Abba, You are so loving and kind. You created us so that You could have someone on whom to shower Your love and blessings, someone to share Yourself with. You pursue us relentlessly, all day long, every day. You are endlessly inventive in the ways that You show Your love and attention. You are beautiful and absurdly generous and refreshingly unconditional. You love everyone that way, not just the ones who obey You and return Your love. You ARE love. Always. You complete us.

I confess that I have spent so many years believing I need to do something in order to make my life more beautiful, not appreciating all the magic around me that I had nothing to do with. Not being content with my amazing life just the way it is. Endlessly striving toward “more” and “better,” making it absolutely impossible for me to ever experience the perfection of what was always right here waiting for me. I confess that I had placed “success” and “career” on the throne of my heart.

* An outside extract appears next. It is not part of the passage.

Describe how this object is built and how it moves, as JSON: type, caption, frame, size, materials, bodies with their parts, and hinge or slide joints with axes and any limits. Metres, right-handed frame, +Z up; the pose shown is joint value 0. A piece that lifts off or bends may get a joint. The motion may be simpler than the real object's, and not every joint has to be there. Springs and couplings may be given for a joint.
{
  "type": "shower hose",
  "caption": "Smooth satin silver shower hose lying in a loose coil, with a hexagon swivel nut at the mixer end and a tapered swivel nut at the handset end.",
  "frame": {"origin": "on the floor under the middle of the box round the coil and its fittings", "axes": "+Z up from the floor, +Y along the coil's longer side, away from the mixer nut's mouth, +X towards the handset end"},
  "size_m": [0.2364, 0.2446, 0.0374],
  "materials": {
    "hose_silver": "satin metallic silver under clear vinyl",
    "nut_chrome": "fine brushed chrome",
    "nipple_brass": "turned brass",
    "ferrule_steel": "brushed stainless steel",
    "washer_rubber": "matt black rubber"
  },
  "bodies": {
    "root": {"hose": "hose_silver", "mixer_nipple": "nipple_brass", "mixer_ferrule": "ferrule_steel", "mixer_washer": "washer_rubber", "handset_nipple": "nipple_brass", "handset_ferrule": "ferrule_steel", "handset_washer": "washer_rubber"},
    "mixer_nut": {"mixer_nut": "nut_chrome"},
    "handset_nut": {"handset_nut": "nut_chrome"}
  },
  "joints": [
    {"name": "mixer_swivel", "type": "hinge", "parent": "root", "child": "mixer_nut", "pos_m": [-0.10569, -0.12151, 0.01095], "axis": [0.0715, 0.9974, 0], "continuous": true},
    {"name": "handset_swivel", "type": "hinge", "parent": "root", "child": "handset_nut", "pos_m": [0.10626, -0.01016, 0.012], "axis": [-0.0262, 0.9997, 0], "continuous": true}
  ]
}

THANK YOU SO MUCH that You have rescued me from that reality and reclaimed the throne. Thank you for the perfection of my life, the overwhelming generosity, and the abundance of community. So many of my prayers answered. And that was the one I wanted most. Family. Tribe. Friendship. Opportunities to serve and help. Breaking bread together. Celebrating together. Dreaming together while enjoying the bliss of now together. Thank you thank you thank you for my tribe of girlfriends.

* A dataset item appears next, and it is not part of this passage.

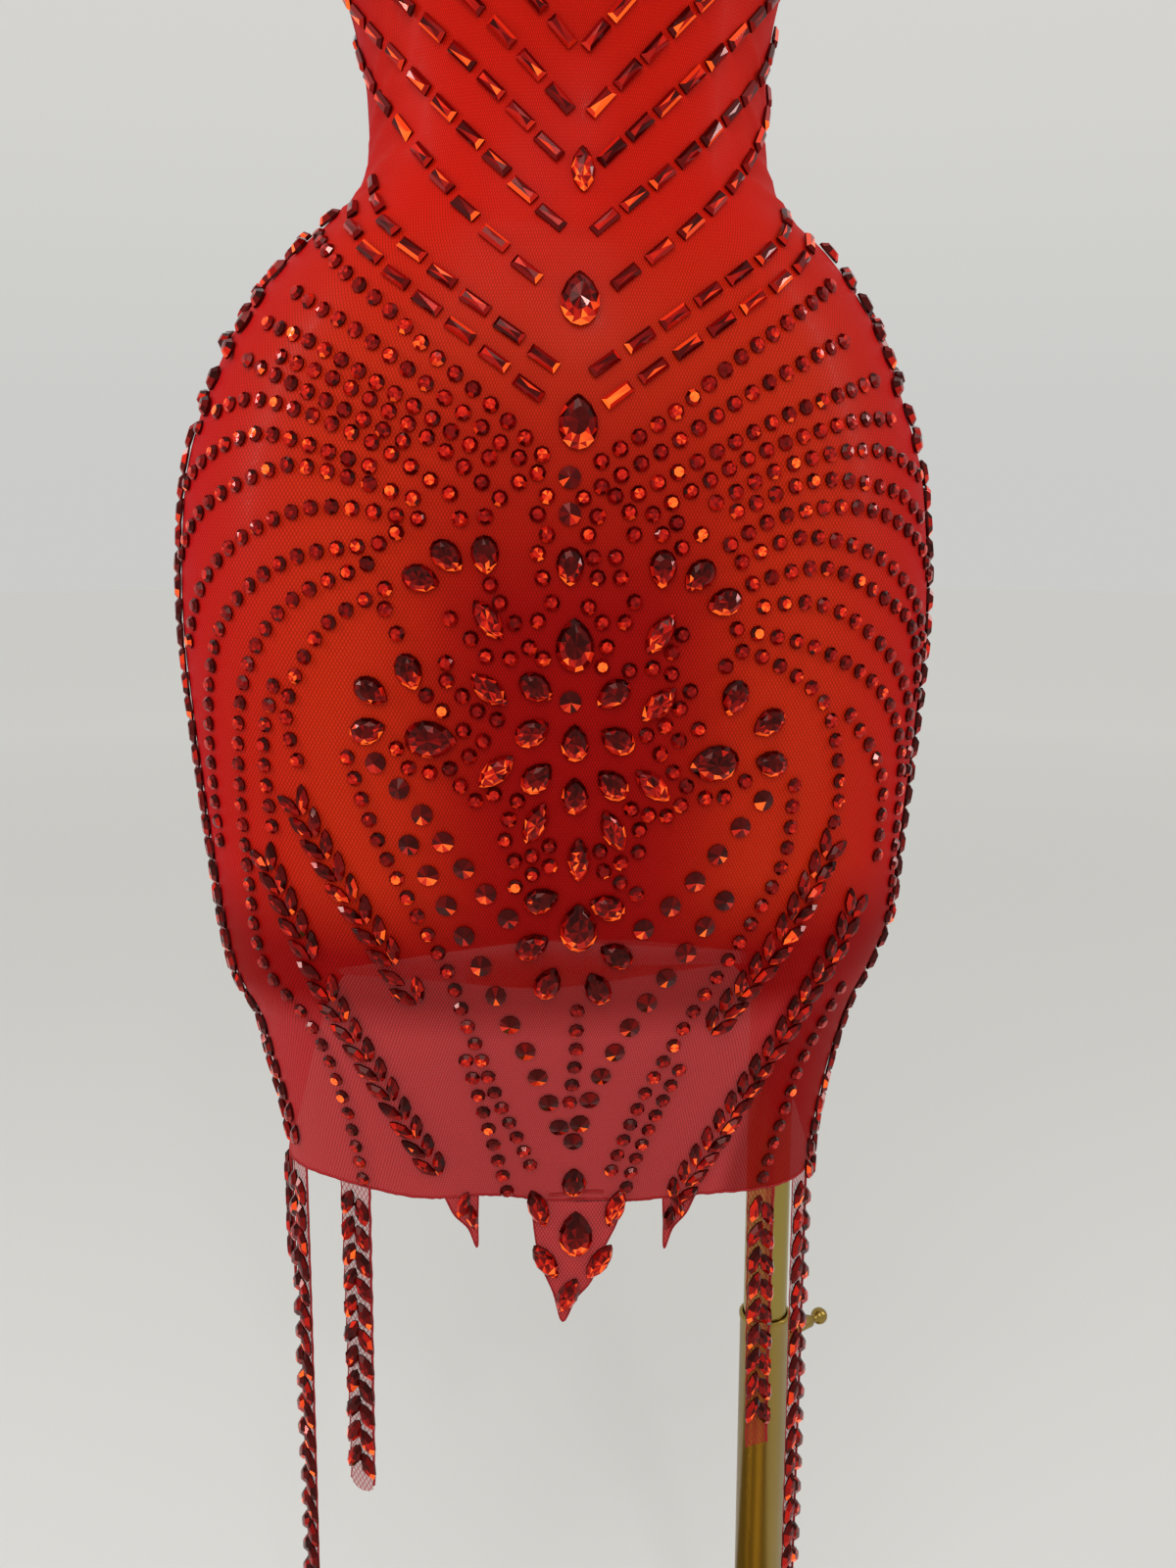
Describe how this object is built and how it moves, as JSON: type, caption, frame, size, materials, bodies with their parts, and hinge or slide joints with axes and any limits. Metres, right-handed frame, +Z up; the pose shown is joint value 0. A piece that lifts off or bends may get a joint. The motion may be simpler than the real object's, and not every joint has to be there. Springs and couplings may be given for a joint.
{
  "type": "crystal mesh dress on a dress form with stand",
  "caption": "Sleeveless red net mini dress with sewn crystal rows and loose strips at the hem, on a limbless dress form with a telescopic brass stand.",
  "frame": {"origin": "on the floor, at the centre of the round base plate's underside", "axes": "+Z up, the front of the dress faces -Y, +X is to the right of someone who looks at the front"},
  "size_m": [0.42, 0.42, 1.4999],
  "materials": {
    "red_mesh": "sheer red stretch net with sewn crystals",
    "form_shell": "glossy tan shell",
    "stand_brass": "polished"
  },
  "bodies": {
    "stand": {"base_plate": "stand_brass", "base_flange": "stand_brass", "stand_tube": "stand_brass", "screw_boss": "stand_brass"},
    "mast": {"stand_mast": "stand_brass"},
    "form": {"form_torso": "form_shell", "dress_front": "red_mesh", "dress_back": "red_mesh", "tail_outer_left": "red_mesh", "tail_long_left": "red_mesh", "tail_second_left": "red_mesh", "tail_long_right": "red_mesh", "tail_far_right": "red_mesh", "point_left": "red_mesh", "point_centre": "red_mesh", "point_right": "red_mesh"},
    "screw": {"clamp_screw": "stand_brass"}
  },
  "joints": [
    {"name": "height_slide", "type": "slide", "parent": "stand", "child": "mast", "axis": [0, 0, 1], "range_m": [-0.06, 0.2]},
    {"name": "form_swivel", "type": "hinge", "parent": "mast", "child": "form", "pos_m": [0.1255, 0.024, 0.69], "axis": [0, 0, 1], "continuous": true},
    {"name": "clamp_screw_turn", "type": "hinge", "parent": "stand", "child": "screw", "pos_m": [0.1255, 0.024, 0.352], "axis": [0.829, 0.5592, 0], "continuous": true}
  ]
}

Please take this day and make of it what YOU will. I place myself on Your altar and ask You to take all of me. Use me for Your service. Set my heart on fire to love Your children so fiercely that they cannot believe any longer that You’ve forgotten them. Use me as a channel of Your abundance so that we can make the Manna Room a place of beauty and comfort along with all the great food and amazing people. Please give me wisdom as to how to connect with Elsa and help heal her wounds, and how best to budget the money that’s coming soon from welfare!

In Jesus’ almighty and precious name, amen!